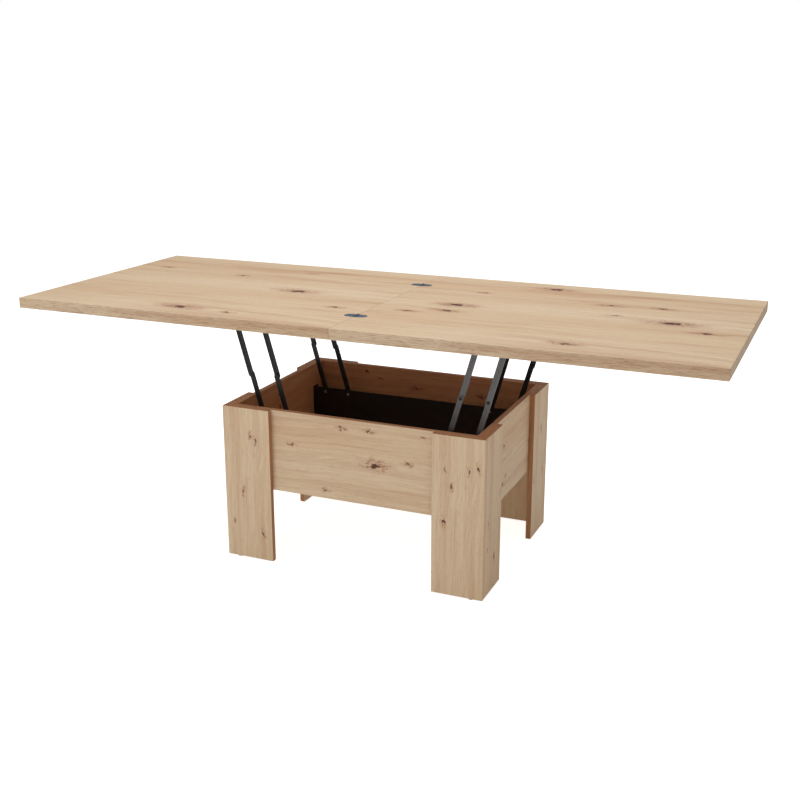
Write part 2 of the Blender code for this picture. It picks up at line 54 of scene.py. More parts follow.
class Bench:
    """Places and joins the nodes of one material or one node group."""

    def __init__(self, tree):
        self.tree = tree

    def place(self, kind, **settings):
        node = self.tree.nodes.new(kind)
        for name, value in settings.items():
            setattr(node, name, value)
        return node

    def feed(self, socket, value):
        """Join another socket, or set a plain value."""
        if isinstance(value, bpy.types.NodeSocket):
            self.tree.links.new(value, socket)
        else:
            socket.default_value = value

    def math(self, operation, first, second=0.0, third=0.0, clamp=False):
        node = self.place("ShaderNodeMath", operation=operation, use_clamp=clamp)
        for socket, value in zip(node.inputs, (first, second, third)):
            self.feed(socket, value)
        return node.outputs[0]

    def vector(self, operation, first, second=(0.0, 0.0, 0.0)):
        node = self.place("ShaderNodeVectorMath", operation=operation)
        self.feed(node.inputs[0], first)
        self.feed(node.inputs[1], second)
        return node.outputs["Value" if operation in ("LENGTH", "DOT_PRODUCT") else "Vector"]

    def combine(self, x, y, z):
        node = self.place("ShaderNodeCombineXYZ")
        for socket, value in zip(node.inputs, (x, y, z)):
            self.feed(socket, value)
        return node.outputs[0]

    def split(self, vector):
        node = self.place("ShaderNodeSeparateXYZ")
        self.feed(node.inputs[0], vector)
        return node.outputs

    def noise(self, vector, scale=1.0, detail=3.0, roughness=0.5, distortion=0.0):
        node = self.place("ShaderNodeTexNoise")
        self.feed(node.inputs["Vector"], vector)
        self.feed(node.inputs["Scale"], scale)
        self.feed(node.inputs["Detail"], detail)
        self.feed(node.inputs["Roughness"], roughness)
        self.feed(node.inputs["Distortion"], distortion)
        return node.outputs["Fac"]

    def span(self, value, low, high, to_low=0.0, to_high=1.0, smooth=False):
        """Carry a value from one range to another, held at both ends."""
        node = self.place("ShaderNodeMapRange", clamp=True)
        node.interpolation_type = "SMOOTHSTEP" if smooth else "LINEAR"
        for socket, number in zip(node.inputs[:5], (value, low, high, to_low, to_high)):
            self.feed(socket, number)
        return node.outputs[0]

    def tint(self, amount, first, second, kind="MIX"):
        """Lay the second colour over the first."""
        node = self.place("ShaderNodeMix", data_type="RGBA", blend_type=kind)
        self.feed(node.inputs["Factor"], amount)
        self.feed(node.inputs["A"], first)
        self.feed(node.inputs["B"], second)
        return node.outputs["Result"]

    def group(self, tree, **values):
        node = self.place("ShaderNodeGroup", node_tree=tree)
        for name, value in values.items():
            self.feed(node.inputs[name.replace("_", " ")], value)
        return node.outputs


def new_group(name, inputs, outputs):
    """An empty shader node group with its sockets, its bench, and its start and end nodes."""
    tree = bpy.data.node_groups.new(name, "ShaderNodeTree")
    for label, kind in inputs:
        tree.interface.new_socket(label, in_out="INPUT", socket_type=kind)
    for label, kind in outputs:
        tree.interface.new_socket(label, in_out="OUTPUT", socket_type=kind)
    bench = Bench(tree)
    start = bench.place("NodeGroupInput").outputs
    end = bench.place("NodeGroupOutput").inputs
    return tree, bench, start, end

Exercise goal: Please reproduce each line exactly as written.

Final result:
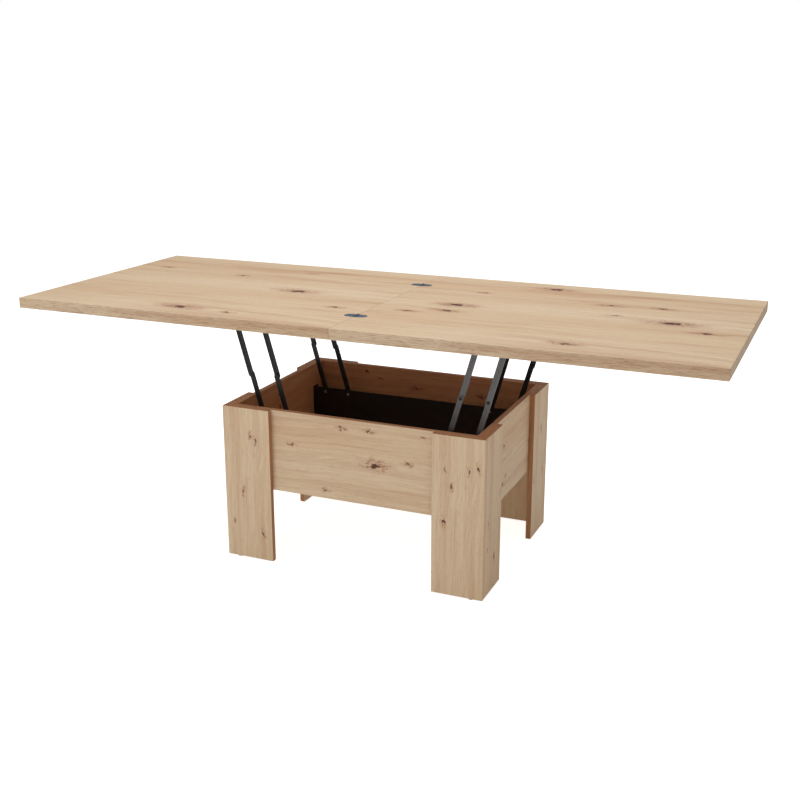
Write part 2 of the Blender code for this picture. It picks up at line 54 of scene.py. More parts follow.
class Bench:
    """Places and joins the nodes of one material or one node group."""

    def __init__(self, tree):
        self.tree = tree

    def place(self, kind, **settings):
        node = self.tree.nodes.new(kind)
        for name, value in settings.items():
            setattr(node, name, value)
        return node

    def feed(self, socket, value):
        """Join another socket, or set a plain value."""
        if isinstance(value, bpy.types.NodeSocket):
            self.tree.links.new(value, socket)
        else:
            socket.default_value = value

    def math(self, operation, first, second=0.0, third=0.0, clamp=False):
        node = self.place("ShaderNodeMath", operation=operation, use_clamp=clamp)
        for socket, value in zip(node.inputs, (first, second, third)):
            self.feed(socket, value)
        return node.outputs[0]

    def vector(self, operation, first, second=(0.0, 0.0, 0.0)):
        node = self.place("ShaderNodeVectorMath", operation=operation)
        self.feed(node.inputs[0], first)
        self.feed(node.inputs[1], second)
        return node.outputs["Value" if operation in ("LENGTH", "DOT_PRODUCT") else "Vector"]

    def combine(self, x, y, z):
        node = self.place("ShaderNodeCombineXYZ")
        for socket, value in zip(node.inputs, (x, y, z)):
            self.feed(socket, value)
        return node.outputs[0]

    def split(self, vector):
        node = self.place("ShaderNodeSeparateXYZ")
        self.feed(node.inputs[0], vector)
        return node.outputs

    def noise(self, vector, scale=1.0, detail=3.0, roughness=0.5, distortion=0.0):
        node = self.place("ShaderNodeTexNoise")
        self.feed(node.inputs["Vector"], vector)
        self.feed(node.inputs["Scale"], scale)
        self.feed(node.inputs["Detail"], detail)
        self.feed(node.inputs["Roughness"], roughness)
        self.feed(node.inputs["Distortion"], distortion)
        return node.outputs["Fac"]

    def span(self, value, low, high, to_low=0.0, to_high=1.0, smooth=False):
        """Carry a value from one range to another, held at both ends."""
        node = self.place("ShaderNodeMapRange", clamp=True)
        node.interpolation_type = "SMOOTHSTEP" if smooth else "LINEAR"
        for socket, number in zip(node.inputs[:5], (value, low, high, to_low, to_high)):
            self.feed(socket, number)
        return node.outputs[0]

    def tint(self, amount, first, second, kind="MIX"):
        """Lay the second colour over the first."""
        node = self.place("ShaderNodeMix", data_type="RGBA", blend_type=kind)
        self.feed(node.inputs["Factor"], amount)
        self.feed(node.inputs["A"], first)
        self.feed(node.inputs["B"], second)
        return node.outputs["Result"]

    def group(self, tree, **values):
        node = self.place("ShaderNodeGroup", node_tree=tree)
        for name, value in values.items():
            self.feed(node.inputs[name.replace("_", " ")], value)
        return node.outputs


def new_group(name, inputs, outputs):
    """An empty shader node group with its sockets, its bench, and its start and end nodes."""
    tree = bpy.data.node_groups.new(name, "ShaderNodeTree")
    for label, kind in inputs:
        tree.interface.new_socket(label, in_out="INPUT", socket_type=kind)
    for label, kind in outputs:
        tree.interface.new_socket(label, in_out="OUTPUT", socket_type=kind)
    bench = Bench(tree)
    start = bench.place("NodeGroupInput").outputs
    end = bench.place("NodeGroupOutput").inputs
    return tree, bench, start, end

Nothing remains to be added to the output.